What you will do
Pull every line with the word "return" out of the entries below.

Material provided

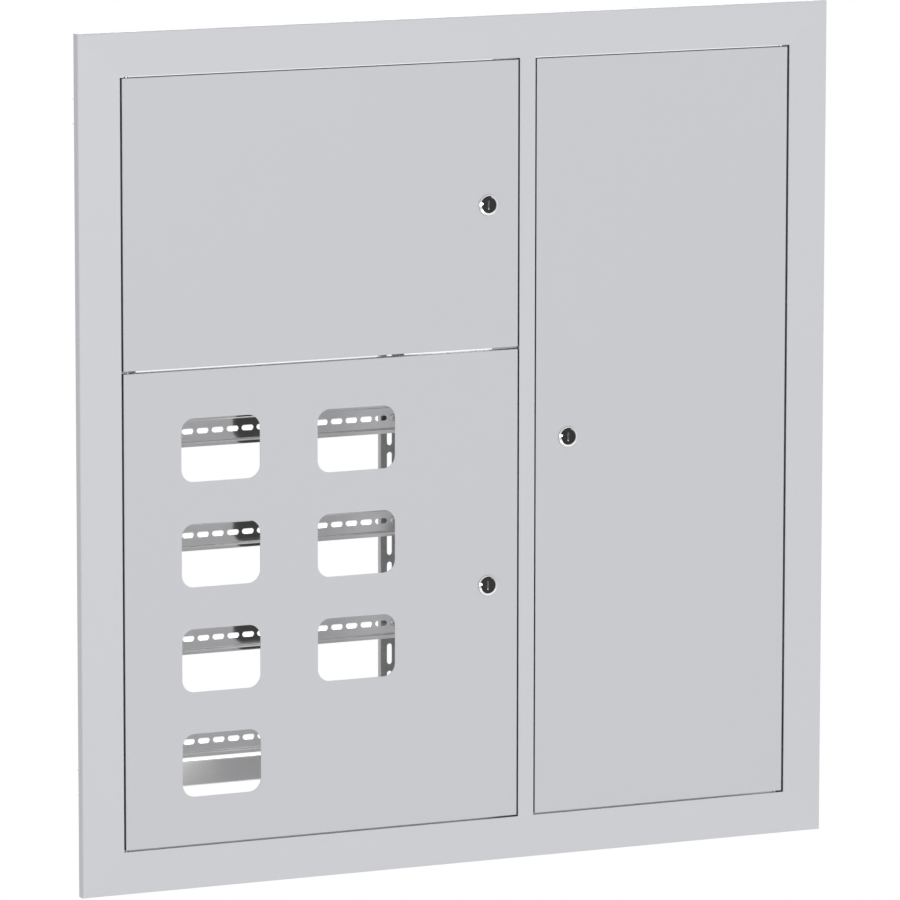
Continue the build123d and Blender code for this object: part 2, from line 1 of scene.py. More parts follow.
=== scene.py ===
# %% [markdown]
# # A wall distribution cabinet, dressed over its working model
# The cabinet is a folded steel front that covers a recess in a wall. Three doors hang in it, and an open
# frame of channels and slotted rails stands behind them. The working model brings every piece at its real
# size, so this lesson adds what only a picture needs: finishes, threads, recesses, light and a camera.

# %% Load the working model
import bpy
import bmesh
import json
import math
from functools import partial
from mathutils import Matrix, Vector


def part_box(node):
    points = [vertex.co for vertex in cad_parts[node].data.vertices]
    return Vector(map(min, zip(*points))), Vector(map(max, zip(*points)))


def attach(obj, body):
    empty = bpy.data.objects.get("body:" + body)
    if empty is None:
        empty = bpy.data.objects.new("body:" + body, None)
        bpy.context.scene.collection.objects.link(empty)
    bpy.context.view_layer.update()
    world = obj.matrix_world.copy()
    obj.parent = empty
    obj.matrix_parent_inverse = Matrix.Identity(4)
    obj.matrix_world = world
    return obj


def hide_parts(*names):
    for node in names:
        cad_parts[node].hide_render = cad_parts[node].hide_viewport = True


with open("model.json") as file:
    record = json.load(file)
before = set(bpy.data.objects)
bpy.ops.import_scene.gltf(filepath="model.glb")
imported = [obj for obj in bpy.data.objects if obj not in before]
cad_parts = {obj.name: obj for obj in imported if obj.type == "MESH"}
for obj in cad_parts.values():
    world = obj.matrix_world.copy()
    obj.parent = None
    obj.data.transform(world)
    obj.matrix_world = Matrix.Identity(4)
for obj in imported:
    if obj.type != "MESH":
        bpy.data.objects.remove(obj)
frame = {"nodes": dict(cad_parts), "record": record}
for plain in list(bpy.data.materials):
    plain.name = "plain_" + plain.name
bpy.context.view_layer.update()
nodes = frame["nodes"]
MM = 0.001


# %% [markdown]
# ## Sizes read from the frame
# A piece that is added later has to sit where the model says. Every place is therefore read from the box
# of the node that carries it, and nothing is typed twice.

# %% Read the front's place
front_low, front_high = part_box("front_frame")
FRONT_Y = front_low.y


def middle_at(low, high, depth):
    """The middle of a box as seen from the front, at a depth of its own."""
    return (low.x + high.x) / 2, depth, (low.z + high.z) / 2


print("Front face at y =", round(FRONT_Y, 4), "m, front", round(front_high.x - front_low.x, 3), "m wide")


# %% [markdown]
# ## Helpers for graphs
# A material is a small graph of nodes, and so are the world and every Geometry Nodes tree. One helper
# adds a node and fills its inputs in the same line, with sockets of other nodes or with plain values. The
# others name the steps that come back often, which keeps each graph short to read.

# %% Add and combine nodes
def place_node(tree, kind, links=None, **settings):
    """A node with its settings, and with sockets or plain values put on its inputs."""
    node = tree.nodes.new(kind)
    for key, value in settings.items():
        setattr(node, key, value)
    for key, value in (links or {}).items():
        if isinstance(value, bpy.types.NodeSocket):
            tree.links.new(value, node.inputs[key])
        else:
            node.inputs[key].default_value = value
    return node


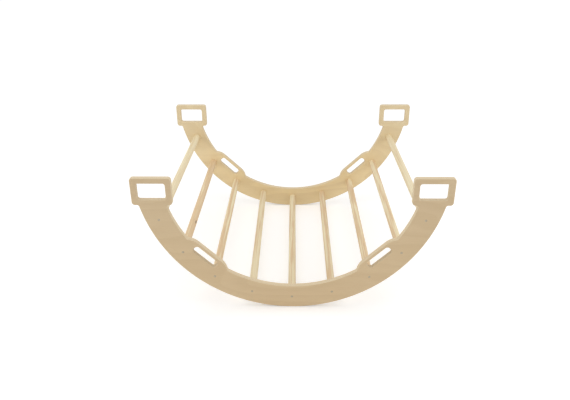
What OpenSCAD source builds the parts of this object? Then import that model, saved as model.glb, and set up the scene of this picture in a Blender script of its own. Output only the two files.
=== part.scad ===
// Wooden rocker arch for small children: two plywood side panels with curved runners,
// joined by round rungs that sit in blind sockets and are held by a screw at each end.
// Millimetres. X runs along the arch, Y across it and Z up. The origin is on the floor
// under the middle of the arch, in line with the points where both runners touch it.

/* [Overall] */
// Width of the arch, over the outer faces of the two side panels
overall_w = 800; // [500:5:1000]
// Height of the handle tops above the floor while the arch stands on its runners
overall_h = 474; // [440:1:490]

/* [Side panels] */
// Thickness of the plywood
panel_t = 18; // [16:1:24]
// Radius of the runner, the curved edge that rocks on the floor
runner_r = 492; // [480:1:520]
// Width of the curved rim, from the runner to the inner edge
rim_w = 83; // [75:1:95]

// Round-over along the mouths of the hand holes
edge_r = 3; // [1:0.5:5]

/* [End handles] */
// Height of the handle frame at each end of a panel
handle_h = 92; // [80:1:110]
// How far the frame stands past the rim on either side, along its underside
handle_overhang = 21; // [20:1:40]
// Width of the bars round the handle hole
handle_bar = 19; // [15:1:24]
// Radius of the frame's corners
handle_corner_r = 10; // [7:1:11]
// Corner radius of the handle hole
handle_hole_r = 7; // [6:1:14]
// Radius of the hollow where the frame's underside runs into the rim
neck_r = 7; // [4:1:8]

/* [Side grips] */
// Angle from the lowest point of the rim to the middle of a side grip
grip_angle = 43.5; // [36:0.5:50]
// Length of the grip's flat top
grip_flat = 98; // [80:1:120]
// How far the flat top stands proud of the rim's inner edge
grip_rise = 22; // [18:1:30]
// Radius of the shoulder at each end of the flat top
shoulder_r = 60; // [40:1:80]
// Radius of the hollow where a shoulder runs into the rim
shoulder_foot_r = 8; // [4:1:14]
// Length of the grip's slot
slot_l = 94; // [70:1:110]
// Width of the grip's slot
slot_w = 25; // [22:1:30]
// Corner radius of the slot
slot_corner_r = 10; // [6:0.5:10.5]
// Width of the wood between the slot and the flat top
grip_bar = 11; // [10.5:0.5:18]

/* [Rungs] */
// Number of rungs
rung_count = 9; // [5:1:11]
// Diameter of a rung
rung_d = 26; // [22:1:32]
// Distance from the runner to the middle of the rungs
rung_inset = 41.5; // [36:0.5:50]
// Angle at the rim's centre between the first rung and the last
rung_span = 138; // [120:1:142]
// Depth of the blind socket that holds a rung's end
socket_depth = 10; // [6:0.5:12]
// Gap between a rung and its socket, all round
rung_fit = 0.1; // [0.05:0.05:0.3]
// Chamfer on a rung's ends
rung_chamfer = 1; // [0.5:0.25:2]

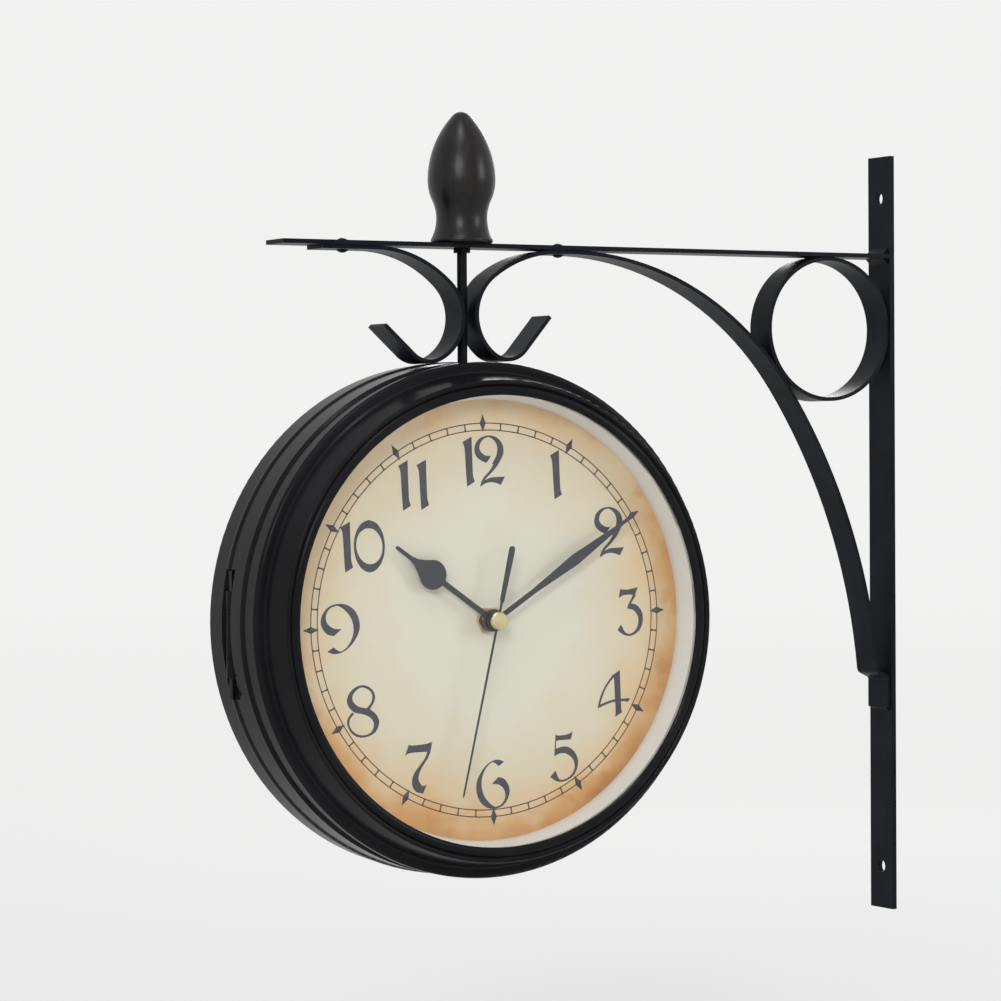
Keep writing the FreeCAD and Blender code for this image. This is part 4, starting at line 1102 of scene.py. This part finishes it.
class CLOCK_OT_stage(bpy.types.Operator):
    """Set the floor, lamps, background and camera"""

    bl_idname = "clock.stage"
    bl_label = "Set the stage"

    def execute(self, context):
        scene = context.scene
        stage = scene.clock_stage
        low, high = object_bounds()
        pale_floor(scene, stage, low.z)
        pale_world(scene, stage)
        for name in LAMPS:
            soft_lamp(scene, name, getattr(stage, name), (low + high) / 2)
        scene.view_settings.view_transform = "Standard"
        set_camera(scene, stage)
        return {"FINISHED"}


class CLOCK_PT_panel(bpy.types.Panel):
    """Buttons for every group of pieces, and the settings"""

    bl_idname = "CLOCK_PT_panel"
    bl_label = "Station clock"
    bl_space_type = "VIEW_3D"
    bl_region_type = "UI"
    bl_category = "Clock"

    def draw(self, context):
        column = self.layout.column()
        for operator in OPERATORS:
            column.operator(operator.bl_idname)
        for group in (context.scene.clock_print, context.scene.clock_finish, context.scene.clock_stage):
            box = self.layout.box()
            for name in group.bl_rna.properties.keys():
                if name not in ("rna_type", "name"):
                    box.prop(group, name)


OPERATORS = (CLOCK_OT_bracket, CLOCK_OT_drum, CLOCK_OT_finial, CLOCK_OT_faces, CLOCK_OT_track,
             CLOCK_OT_numerals, CLOCK_OT_hands, CLOCK_OT_works, CLOCK_OT_stage)
GROUPS = {"clock_print": ClockPrintSettings, "clock_finish": ClockFinishSettings,
          "clock_stage": ClockStageSettings}


def register():
    for group in GROUPS.values():
        bpy.utils.register_class(group)
    for name, group in GROUPS.items():
        setattr(bpy.types.Scene, name, PointerProperty(type=group))
    for operator in OPERATORS:
        bpy.utils.register_class(operator)
    bpy.utils.register_class(CLOCK_PT_panel)


def unregister():
    bpy.utils.unregister_class(CLOCK_PT_panel)
    for operator in reversed(OPERATORS):
        bpy.utils.unregister_class(operator)
    for name in GROUPS:
        delattr(bpy.types.Scene, name)
    for group in reversed(GROUPS.values()):
        bpy.utils.unregister_class(group)


def main():
    """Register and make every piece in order."""
    register()
    for operator in OPERATORS:
        namespace, name = operator.bl_idname.split(".")
        getattr(getattr(bpy.ops, namespace), name)()


if __name__ == "__main__":
    main()
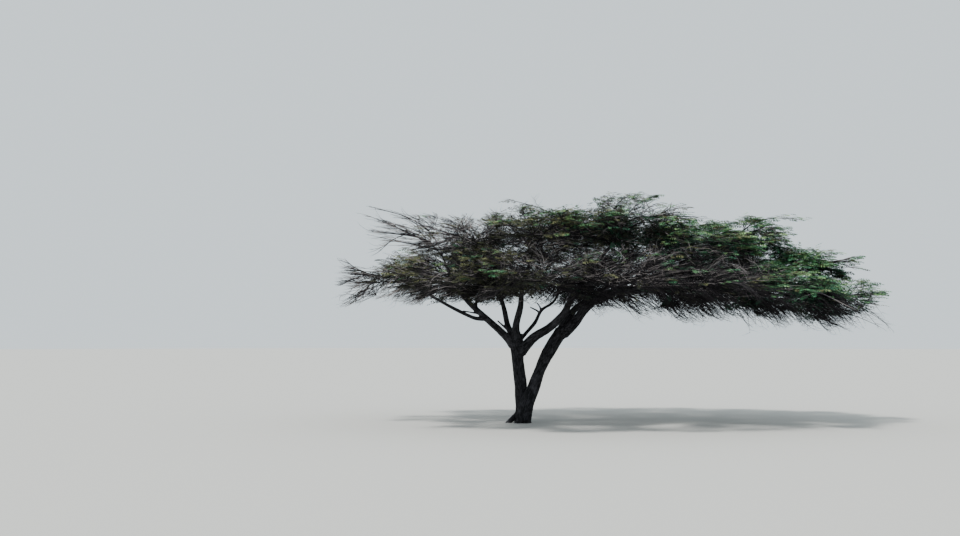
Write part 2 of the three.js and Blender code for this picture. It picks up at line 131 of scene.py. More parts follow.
# The crown's masses: name, heart, reach sideways from it, share of leafy sprays in its upper and in its
# lower part, the limb that its bough leaves, and where on that limb
CROWN = [
    ("windward_top", (-2.24, .1, 4.42), 1.42, .04, .12, "stem_windward", .86),
    ("windward_tip", (-2.98, -.1, 3.39), 1.42, .7, .4, "windward_top", .42),
    ("windward_top_back", (-.93, 1.5, 4.48), 1.35, .25, .2, "stem_windward", .93),
    ("middle_top_front", (.38, -1.6, 4.38), 1.48, .75, .2, "stem_windward", .93),
    ("middle_heart", (.94, .1, 3.72), 1.35, .25, .2, "stem_windward", .91),
    ("peak_front", (2.52, -.9, 4.78), 1.42, .85, .4, "stem_windward", .8),
    ("peak_back", (3.19, 1.6, 4.7), 1.4, .8, .5, "stem_leeward", .95),
    ("lee_tip", (7.44, -.1, 2.96), 1.29, .95, .6, "stem_leeward", .96),
    ("windward_low_front", (-1.65, -1.9, 3.44), 1.42, .6, .42, "windward_top", .62),
    ("windward_low_back", (-1.65, 1.9, 3.54), 1.42, .5, .4, "windward_top", .56),
    ("windward_low_middle", (-.93, .1, 3.4), 1.15, .4, .45, "windward_top", .5),
    ("windward_top_front", (-1.03, -1.4, 4.31), 1.32, .12, .15, "middle_top_front", .72),
    ("middle_low_front", (.27, -2.9, 3.42), 1.5, .5, .42, "middle_top_front", .6),
    ("middle_low_back", (.6, 3, 3.68), 1.5, .55, .5, "windward_top_back", .62),
    ("middle_top_back", (.66, 1.7, 4.61), 1.45, .7, .3, "windward_top_back", .74),
    ("peak_windward", (1.64, .2, 4.64), 1.32, .75, .3, "peak_front", .72),
    ("lee_low_front", (2.1, -2.85, 3.34), 1.5, .16, .08, "peak_front", .6),
    ("lee_low_back", (2.83, 2.9, 3.6), 1.5, .6, .25, "peak_back", .55),
    ("lee_heart", (2.86, 0, 3.5), 1.38, .2, .06, "lee_tip", .34),
    ("lee_middle_front", (3.98, -2.2, 3.26), 1.5, .35, .08, "lee_tip", .43),
    ("lee_middle_back", (4.86, 2.3, 3.44), 1.5, .7, .35, "lee_tip", .5),
    ("lee_middle", (4.73, .15, 3.46), 1.38, .7, .12, "lee_tip", .56),
    ("lee_top_front", (4, -1.2, 4.08), 1.38, .85, .55, "lee_tip", .38),
    ("lee_top_back", (4.7, 1.5, 4.32), 1.38, .9, .65, "peak_back", .72),
    ("lee_top_far", (5.28, .2, 4.43), 1.17, .95, .8, "lee_tip", .62),
    ("lee_far_front", (5.85, -1.45, 3.06), 1.45, .9, .45, "lee_tip", .7),
    ("lee_far_back", (6.56, 1.5, 3.19), 1.43, .9, .6, "lee_tip", .76),
    ("lee_far_top", (7, .1, 3.72), 1.15, .95, .85, "lee_tip", .82),
]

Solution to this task
    return Vector(map(min, zip(*points))), Vector(map(max, zip(*points)))
    return obj
    return (low.x + high.x) / 2, depth, (low.z + high.z) / 2
    return node
        return {"FINISHED"}